The idea is that when header_have < 3, we add another header byte. When we read the third header byte, we initialize the response buffer. When we complete the response buffer, we call a function to handle the response, then reset header_have = response_more = response_left = 0 for the next response.
Code:
#define DISPLAY_SERIAL Serial1
#define DISPLAY_HEADER1 0xA5
#define DISPLAY_HEADER2 0x5A
static unsigned char header_have;
static unsigned char header[2];
static unsigned char response_more;
static unsigned char response_have;
static unsigned char response[255];
static unsigned char response_pending;
void setup(void)
{
header_have = 0;
response_have = 0;
response_pending = 0;
}
void received_display_registers(unsigned char first, unsigned char data[], unsigned char len)
{
/* Received 'len' bytes of register contents in 'data[0 .. len-1]',
with first register being 'first'. */
}
void received_display_value(unsigned short address, unsigned short value)
{
/* Received 'value' for address 'address'. */
}
static void check_display_response(void)
{
int byte;
while (DISPLAY_SERIAL.available() > 0) {
byte = DISPLAY_SERIAL.read();
if (byte < 0)
return; /* No additional data */
if (header_have < 2) {
header[header_have++] = byte;
continue;
} else
if (header_have == 2) {
response_have = 0;
response_more = byte;
if (byte < 1) {
/* Zero response length should not occur, but handle that too. */
header_have = 0;
response_pending = 0;
}
continue;
} else {
response[response_have++] = byte;
if (--response_more < 1) {
header_have = 0;
response_pending = 0;
if (response_have < 2)
continue;
if (header[0] != DISPLAY_HEADER1 || header[1] != DISPLAY_HEADER2)
continue;
if (response[0] == 0x81 && response[2] == response_have - 2) {
received_display_registers(response[1], response + 3, response[2]);
continue;
} else
if (response[0] == 0x83 && response[3] * 2 == response_have - 3) {
unsigned short r0 = response[1]*256 + response[2];
for (unsigned char r = 0; r < response[3]; r++)

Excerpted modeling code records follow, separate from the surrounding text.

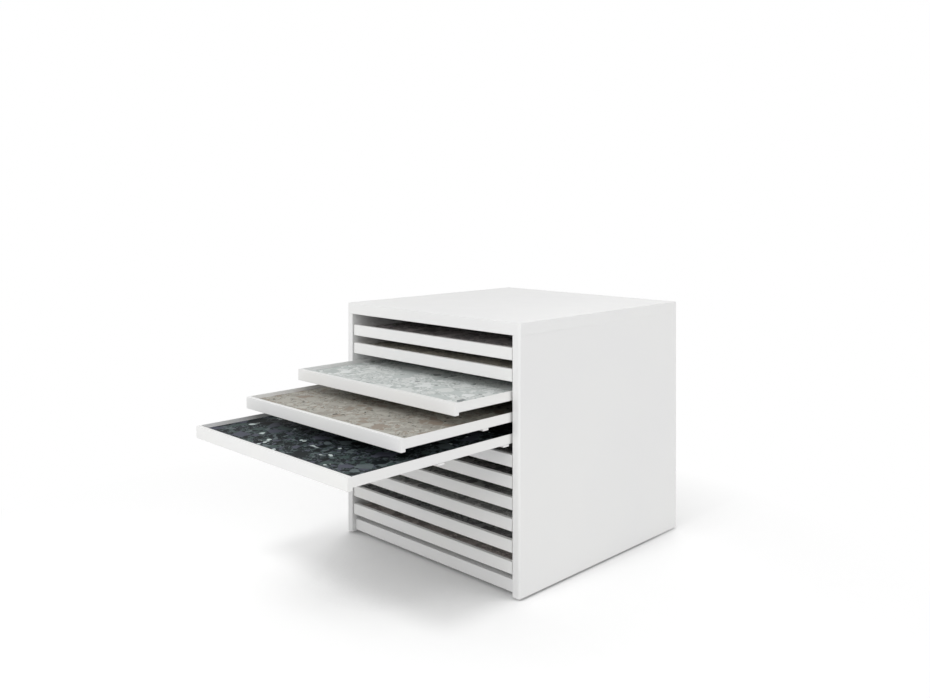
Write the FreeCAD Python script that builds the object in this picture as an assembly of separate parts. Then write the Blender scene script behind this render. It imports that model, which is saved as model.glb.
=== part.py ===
import FreeCAD, Part

import os

# Multi-drawer cabinet for flat material boards, in millimetres.
# +X is to the right, +Y to the back and +Z up. The origin is on the floor, under the middle of
# the cabinet. Drawers are numbered from the top. Drawers 3, 4 and 5 stand open at rest.

# Carcass
WIDTH = 646.0
DEPTH = 680.0
SIDE_T = 22.0
TOP_T = 30.0
BOTTOM_T = 30.0
BACK_T = 12.0
BACK_LAP = 9.5
FLOOR_GAP = 5.0
BOTTOM_RAISE = 4.5
BOTTOM_SETBACK = 12.5
CARCASS_CORNER_R = 6.0
CARCASS_EDGE_R = 1.2

# Drawer stack
DRAWER_COUNT = 11
FINGER_GAP = 21.2
TOP_GAP = 30.5
FRONT_SETBACK = 3.0
SIDE_GAP = 4.0
REST_PULL = {3: 188.0, 4: 345.0, 5: 484.0}

# Drawer
FRONT_T = 13.0
FRONT_EDGE_R = 0.8
FRONT_GRIP_R = 3.0
TRAY_RAISE = 6.0
TRAY_SHEET = 1.5
TRAY_BEND_R = 2.0
TRAY_FRONT_DROP = 3.5
TRAY_REAR_GAP = 13.0
BOARD_T = 12.0
BOARD_CLEAR = 0.5
RIM_ABOVE_BOARD = 9.5
CROSS_BAR_W = 18.0
CROSS_BAR_H = 4.5
CROSS_BAR_SHEET = 1.5
CROSS_BAR_PLACES = (255.5, 464.5)

# Telescopic runners, lying flat under the trays
RUNNER_W = 45.0
RUNNER_H = 12.7
RUNNER_SHEET = 1.2
RUNNER_PLAY = 0.3
RUNNER_RIM_H = 3.2
RUNNER_LIP = 2.8
MIDDLE_LIP = 5.8
CROWN_W = 18.0
RUNNER_INSET = 59.5
RUNNER_START = 72.0
RUNNER_END_GAP = 2.0

# Cross carriers that hold the runners between the side panels
CARRIER_W = 44.0
CARRIER_SHEET = 2.0
CARRIER_TAB_H = 27.0
CARRIER_CLEAR = 3.6
FRONT_CARRIER_INSET = 40.0
REAR_CARRIER_INSET = 68.0
CARRIER_SCREW_PITCH = 24.0

# Screws, as head radius, shank radius and whole length
CARRIER_SCREW = (3.5, 1.75, 16.0)
BACK_SCREW = (4.0, 2.0, 35.0)
FRONT_SCREW = (2.75, 1.5, 9.0)
FRONT_SCREW_HEAD_H = 2.0
FRONT_SCREW_SPREAD = 220.0
RECESS_W = 0.9
RECESS_DEPTH = 0.9
SCREW_CLEAR = 0.1
HOLE_SPARE = 1.0
BACK_SCREWS_UP = 5
BACK_SCREWS_ACROSS = 4
BACK_SCREW_END = 60.0

# Dowels between the panels
DOWEL_R = 4.0
DOWEL_IN_TOP = 16.0
DOWEL_IN_SIDE_END = 20.0
DOWEL_IN_BOTTOM = 24.0
DOWEL_IN_SIDE_FACE = 12.0
DOWEL_COUNT = 4
DOWEL_END = 70.0

# Levelling feet
FOOT_R = 20.0
FOOT_TOP_R = 17.0
FOOT_H = 6.0
FOOT_INSET_X = 65.0
FOOT_INSET_Y = 70.0
STUD_R = 4.0
STUD_IN_PANEL = 22.0
STUD_IN_FOOT = 3.5
STUD_HEX = 13.0

# Rubber buffers on the back panel
BUFFER_R = 6.0
BUFFER_STEM_R = 2.5
BUFFER_STEM = 8.0
BUFFER_PLAY = 0.3
BUFFER_SPREAD = 150.0

# Places worked out from the sizes above
Y_FRONT = -DEPTH / 2
Y_BACK = DEPTH / 2
Y_BACK_PANEL = Y_BACK - BACK_T
Y_DRAWERS = Y_FRONT + FRONT_SETBACK
X_INSIDE = WIDTH / 2 - SIDE_T
Z_SIDES = FLOOR_GAP
Z_BOTTOM = Z_SIDES + BOTTOM_RAISE
Z_BOTTOM_TOP = Z_BOTTOM + BOTTOM_T
TRAY_FLOOR_TOP = TRAY_RAISE + TRAY_SHEET
BOARD_TOP = TRAY_FLOOR_TOP + BOARD_T
FRONT_H = BOARD_TOP + RIM_ABOVE_BOARD
PITCH = FRONT_H + FINGER_GAP
RUNNER_TOP = TRAY_RAISE - CROSS_BAR_H
Z_LOWEST = Z_BOTTOM_TOP + CARRIER_CLEAR + CARRIER_SHEET + RUNNER_H - RUNNER_TOP
Z_TOP = Z_LOWEST + (DRAWER_COUNT - 1) * PITCH + FRONT_H + TOP_GAP
HEIGHT = Z_TOP + TOP_T

DRAWER_X = X_INSIDE - SIDE_GAP
TRAY_FRONT = FRONT_T
TRAY_REAR = Y_BACK_PANEL - TRAY_REAR_GAP - Y_DRAWERS
RUNNER_X = DRAWER_X - RUNNER_INSET - RUNNER_W / 2
RUNNER_END = TRAY_REAR - RUNNER_END_GAP
RUNNER_LENGTH = RUNNER_END - RUNNER_START
FRONT_CARRIER_PLACE = RUNNER_START + FRONT_CARRIER_INSET
REAR_CARRIER_PLACE = RUNNER_END - REAR_CARRIER_INSET

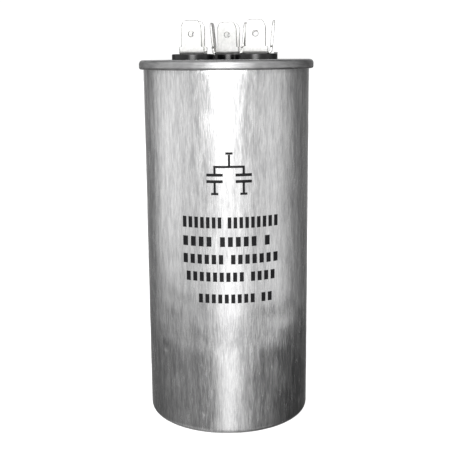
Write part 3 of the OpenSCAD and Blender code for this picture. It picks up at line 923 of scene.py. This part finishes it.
SIDE_RISE = [(-3, 1), (0, .75), (5, .6), (12, .9), (30, 1), (60, .8), (90, .5)]
LAMPS = [  # strength, share by bearing, share by rise above the horizon
    # the dim room itself
    (
        0.32,
        [(-180, 1.3), (-164, .9), (-148, .38), (-112, .44), (-60, .8), (-20, .55), (20, .6),
         (60, .52), (90, .16), (120, .15), (150, .2), (164, .95), (180, 1.3)],
        [(-90, 1.8), (-44, 1.6), (-29, .9), (-15, .95), (0, 1), (60, 1), (90, 1)],
    ),
    # soft box on the left
    (
        0.70,
        [(-150, 0), (-122, .15), (-104, .98), (-84, 1.12), (-60, .8), (-35, .74), (-24, .6),
         (0, .4), (20, 0)],
        [(-19.6, 0), (-17.8, .13), (-16.5, .42), (-15, .55), (-12, .95)] + SIDE_RISE,
    ),
    # soft box on the right
    (
        0.78,
        [(-20, 0), (0, .35), (12, .55), (30, .66), (47, .6), (62, .95), (73, .82), (84, .72),
         (92, .52), (101, .22), (112, .2), (130, .1), (160, 0)],
        [(-17.6, 0), (-17.3, .7), (-16.8, 2), (-15.9, 1.5), (-14.3, 1)] + SIDE_RISE,
    ),
    # the key light in front
    (
        7.0,
        [(-30, 0), (-22, .16), (-12, .8), (-4, 1), (4, .7), (13, .22), (20, .06), (32, 0)],
        [(-12, 0), (-9, .01), (-7, .08), (-3, .2), (-1, .35), (1, 1), (3, 1.3), (10, 1.1),
         (30, 1), (42, .35), (65, 0)],
    ),
    # the lower part of the key light, where its cloth hangs
    (
        0.50,
        [(-28, 0), (-19, .8), (-8, 1), (8, 1), (18, .7), (30, 0)],
        [(-18.8, 0), (-17.8, .2), (-16.8, 1), (-8, 1), (0, 0)],
    ),
    # the near edge of the table, beside the key light
    (
        0.42,
        [(-68, 0), (-56, .5), (-46, .7), (-36, 1), (-24, 1), (-14, 0)],
        [(-17.8, 0), (-17.3, 1), (-15, .9), (-13.2, 0)],
    ),
    # its glow on the table
    (
        1.25,
        [(-26, 0), (-20, .15), (-12, .55), (-7, 1), (3, 1), (14, .45), (26, .25), (40, 0)],
        [(-60, .3), (-28, .9), (-20, 1), (-17, .8), (-14, .1), (0, 0)],
    ),
    # rim light behind
    (
        1.2,
        [(-180, 1), (-172, .7), (-162, .14), (-136, 0), (136, 0), (162, .14), (172, .7),
         (180, 1)],
        [(-30, .1), (-18, .2), (-8, 1), (30, 1), (60, .2), (90, 0)],
    ),
]

# %% The room's light
light = 0.0
for strength, across, upward in LAMPS:
    sideways = profile(bearing, across, -180, 180)
    height = profile(rise, upward, -90, 90)
    shape = calc(room, "MULTIPLY", sideways, height)
    light = calc(room, "ADD", calc(room, "MULTIPLY", shape, strength), light)
background = room.nodes["Background"]
room.links.new(light, background.inputs["Color"])
print("the room has", len(LAMPS), "lights")

# %% [markdown]
# ## Camera
# The camera stands level with the can's rim, close in front of it, and looks down by
# eleven degrees with a slight roll. It is near, so the can narrows towards its base.

# %% Camera
PITCH = math.radians(11.34)
YAW = math.radians(-0.11)
ROLL = math.radians(-0.52)
CAMERA_AWAY = 282.9 * MM
CAMERA_UP = 120.4 * MM
forward = Vector(
    (math.sin(YAW) * math.cos(PITCH), math.cos(YAW) * math.cos(PITCH), -math.sin(PITCH))
)
right = Vector((math.cos(YAW), -math.sin(YAW), 0))
up = right.cross(forward)
rolled_right = math.cos(ROLL) * right + math.sin(ROLL) * up
rolled_up = math.cos(ROLL) * up - math.sin(ROLL) * right
lens = bpy.data.cameras.new("camera")
lens.lens = 67.68
lens.sensor_width = 36
lens.clip_start = 0.01
camera = bpy.data.objects.new("camera", lens)
bpy.context.scene.collection.objects.link(camera)
turn = Matrix((rolled_right, rolled_up, -forward)).transposed().to_4x4()
camera.matrix_world = Matrix.Translation((0, -CAMERA_AWAY, CAMERA_UP)) @ turn
bpy.context.scene.camera = camera
bpy.context.scene.view_settings.view_transform = "Standard"
print("camera", CAMERA_UP / MM, "mm up and", CAMERA_AWAY / MM, "mm in front of the axis")
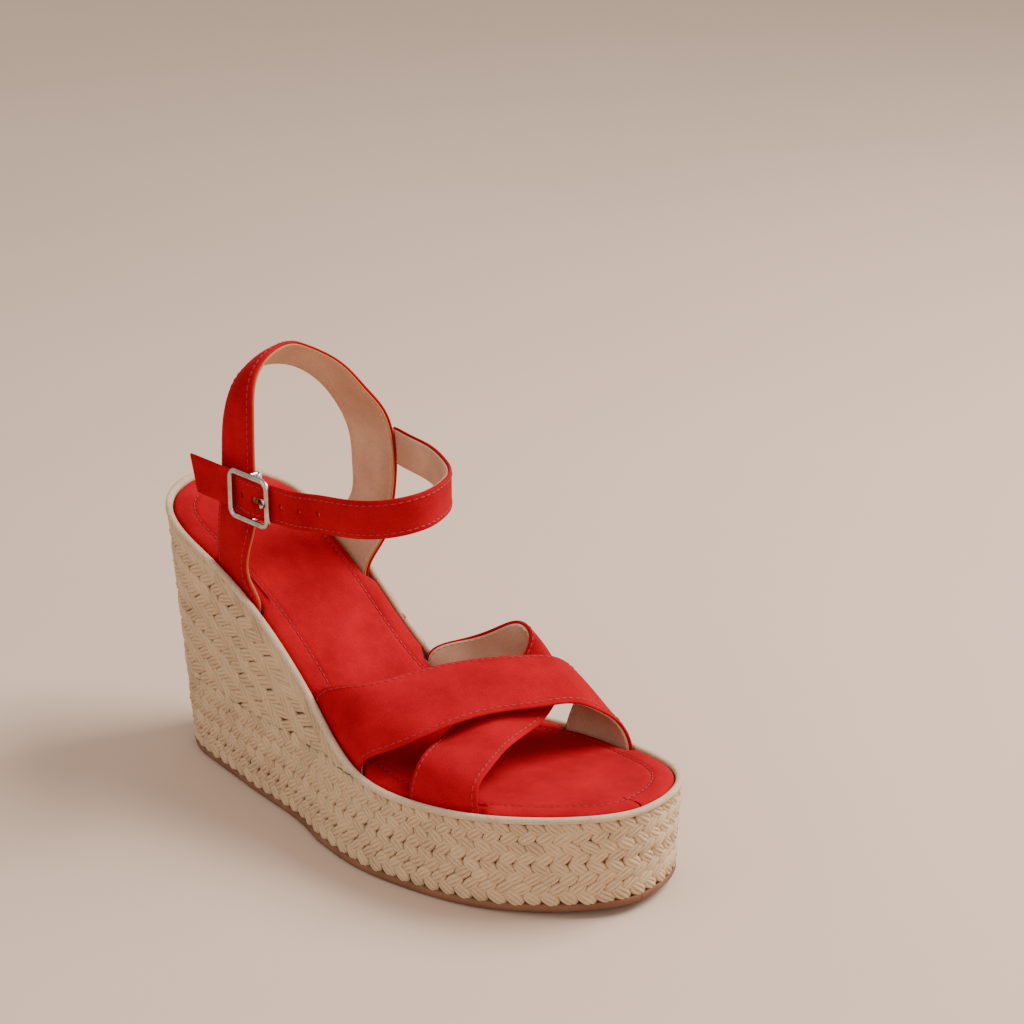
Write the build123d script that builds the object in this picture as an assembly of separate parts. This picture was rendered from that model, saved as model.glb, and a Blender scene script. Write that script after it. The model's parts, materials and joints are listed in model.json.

received_display_value(r0 + r, response[4 + 2*r]*256 + response[5 + 2*r]);
continue;
}
}
}
}
}
If you call the above in a loop (that does other stuff too, obviously, like checking your sensors, whether enough time has elapsed to store a new RPM sample, and so on), it will eventually call
received_display_registers() and/or
received_display_value().
received_display_registers() is called for the entire set of registers received, since they consecutive registers contain interesting values. We could expand that a bit, to handle registers 0x07-0x0A (touch position), 0x0C-0x0F (uptime), and so on.
For example, to detect user touches, it'd make sense to read registers 0x05-0x0A inclusive (six registers) whenever there is no pending command, and no pending response (
header_have == 0). Then, changing the end of the above to
Code:
} else {
response[response_have++] = byte;
if (--response_more < 1) {
header_have = 0;
response_pending = 0;
if (response_have < 2)
continue;
if (header[0] != DISPLAY_HEADER1 || header[1] != DISPLAY_HEADER2)
continue;
if (response[0] == 0x81 && response_have == 9 &&
response[1] == 5 && response[2] == 6 && response[3] == 0x5A) {
if (response[4] == 0x01) {
display_touch_press(response[5] + response[6]*256, response[7] + response[8]*256);
} else
if (response[4] == 0x03) {
display_touch_move(response[5] + response[6]*256, response[7] + response[8]*256);
} else
if (response[4] == 0x02) {
display_touch_release(response[5] + response[6]*256, response[7] + response[8]*256);
}
continue;
} else
if (response[0] == 0x81 && response[2] == response_have - 2) {
received_display_registers(response[1], response + 3, response[2]);
continue;
} else
if (response[0] == 0x83 && response[3] * 2 == response_have - 3) {
unsigned short r0 = response[1]*256 + response[2];
for (unsigned char r = 0; r < response[3]; r++)
received_display_value(r0 + r, response[4 + 2*r]*256 + response[5 + 2*r]);
continue;
}
}
}
}
}
would cause
display_touch_press(x, y) to be called whenever the user touches the display;
display_touch_move(x, y) if the user still touches the display, and
display_touch_release(x, y) when the user lifts their finger from the display -- assuming you send the 0xA5 0x5A 0x03 0x83 0x05 0x06 register request often enough (whenever
response_pending==0; set it to nonzero whenever you send a register or memory read that the display responds).
It would make a lot of sense to write the serial commands/responses into a library (with callback functions for touches and register updates), but without such a display to test, it's not fun to write code without being able to test or verify it.